Only the lines from the first one through the line with "bench in front." should be printed, exactly as they appear.
* * * *
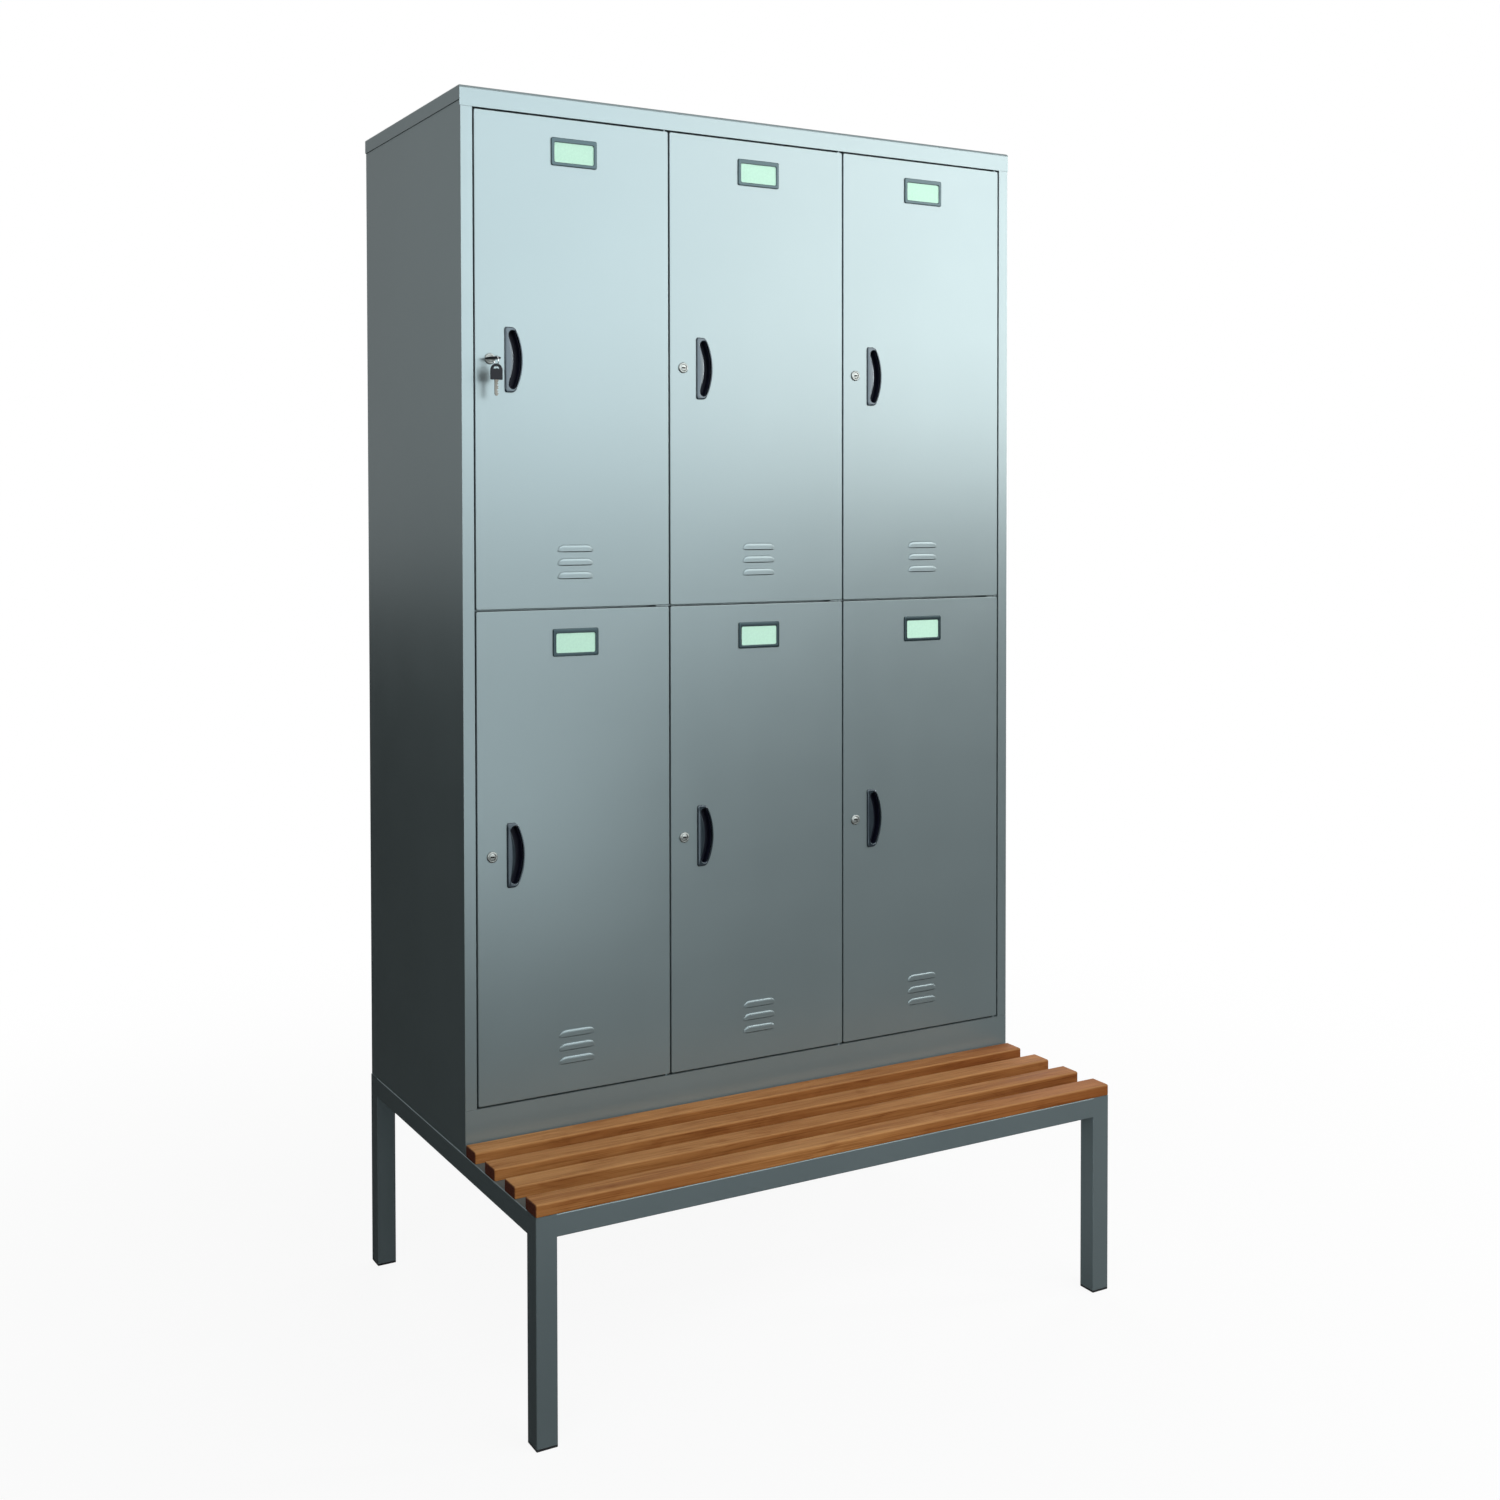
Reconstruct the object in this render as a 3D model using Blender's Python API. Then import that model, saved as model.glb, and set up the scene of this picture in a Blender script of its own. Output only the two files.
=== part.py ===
"""Steel locker with six doors on a tubular stand, with a slatted wooden bench in front.

Metres, +Z up. X runs along the front, Y from the bench back to the wall.
The origin is on the floor, at the middle of the whole object's length and depth.
"""

import math

import bmesh
import bpy

# Overall sizes of the locker body, the bench and its seat
BODY_WIDTH = 1.150
BODY_DEPTH = 0.510
BODY_HEIGHT = 1.800
BENCH_DEPTH = 0.305
SEAT_HEIGHT = 0.385
COLUMNS = 3
ROWS = 2

# Air between two pieces that touch, and how far a cutter runs past what it cuts
SEAM = 0.0003
OVERRUN = 0.002

# Folded sheet steel
SHEET = 0.001
CAP_BEND = 0.006
CAP_EDGE_BEND = 0.002
SKIRT_HEIGHT = 0.025
HEAD_HEIGHT = 0.035
PLINTH_HEIGHT = 0.075
PLINTH_RETURN = 0.020
STILE_WIDTH = 0.022
REAR_FLANGE = 0.020
SIDE_FOOT = 0.030
PAN_FLANGE = 0.040
PARTITION_FLANGE = 0.015
SHELF_FLANGE = 0.015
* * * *
Written solution:
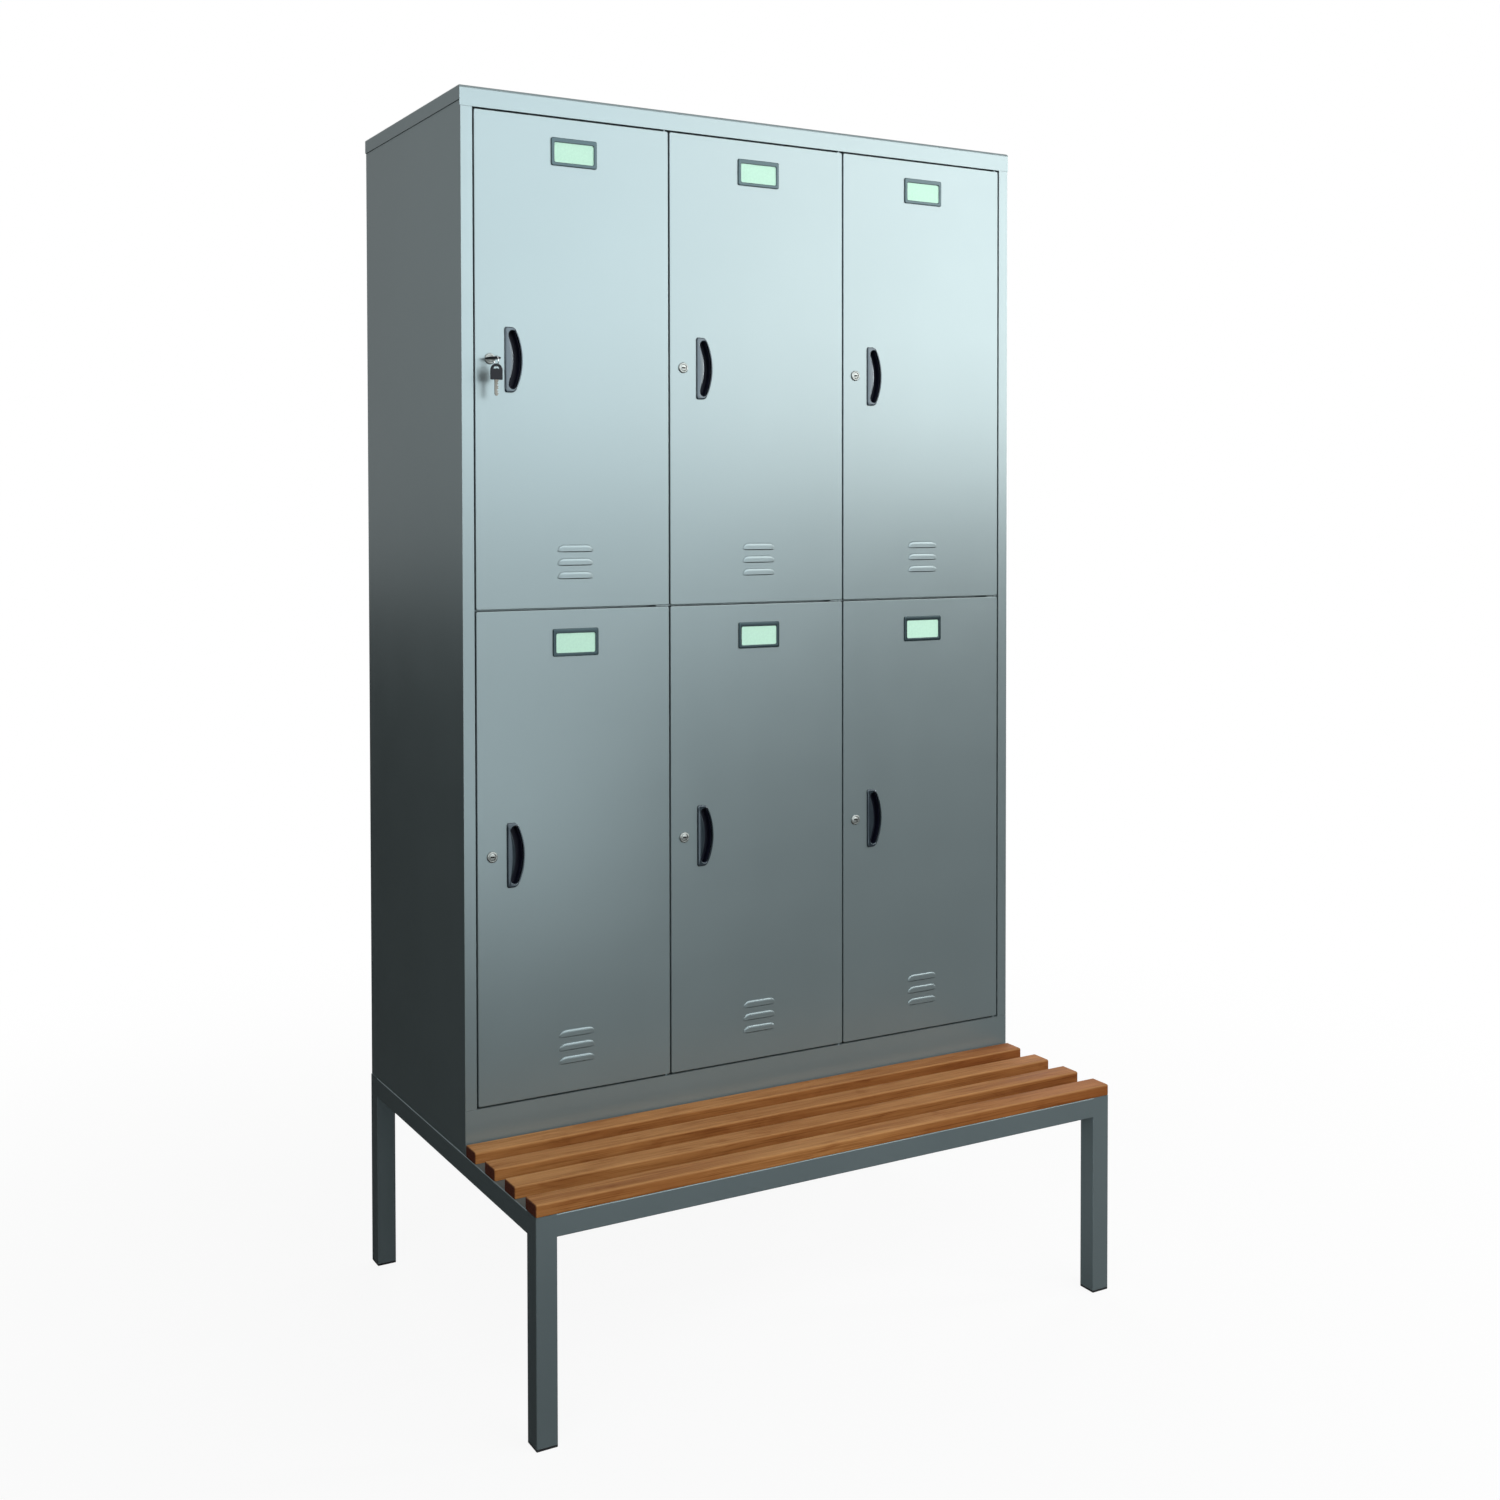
Reconstruct the object in this render as a 3D model using Blender's Python API. Then import that model, saved as model.glb, and set up the scene of this picture in a Blender script of its own. Output only the two files.
=== part.py ===
"""Steel locker with six doors on a tubular stand, with a slatted wooden bench in front.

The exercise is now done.